In conjunction with the earnings announcement, Eastern said its board approved a regular quarterly cash dividend of $0.13 per share, payable on March 20, 2026, to shareholders of record on March 6. The bank also repurchased approximately 3.1 million shares during the quarter for about $55.4 million, representing roughly 26% of its previously authorized share buyback program.

Outlook

Management framed the quarter as a solid finish to a transformative year. CEO, Denis Sheahan, highlighted a 62% full-year increase in operating net income, robust organic loan growth, and record wealth management assets as key drivers of progress. Eastern signaled continued focus on integrating merger operations, expanding commercial lending, and returning capital to shareholders.
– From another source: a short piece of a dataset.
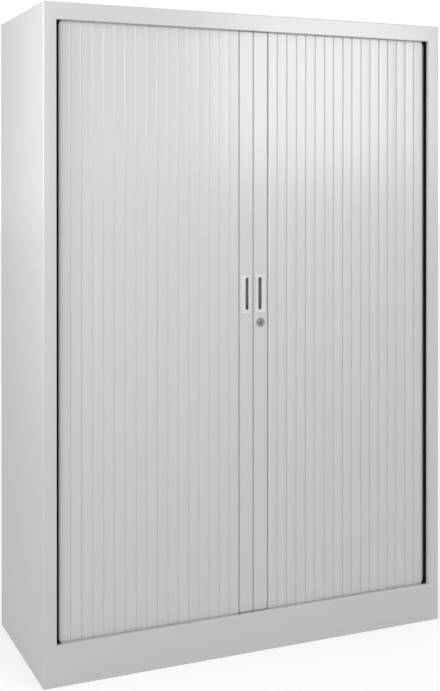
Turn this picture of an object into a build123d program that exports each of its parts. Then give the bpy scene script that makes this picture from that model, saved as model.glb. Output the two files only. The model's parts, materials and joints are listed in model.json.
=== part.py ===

Long-term targets include incremental organic growth and balanced capital deployment, though the near-term outlook emphasizes efficiency gains and margin stabilization.

Reasons to pass on EBC

  • GAAP EPS Down: $0.46 vs. $0.53 prior quarter on merger hits.
  • Revenue Miss: $283.5M below estimates; weak non-interest income.
  • NPLs Doubled: 0.75% of loans ($172.3M) from HarborOne assets.
  • Expenses Surged: +35% to $189.4M; GAAP efficiency 66.8%.
  • CET1 Dip: 13.22% post-expansion/goodwill drag.
  • Merger Drag Persists: Integration costs into 2026.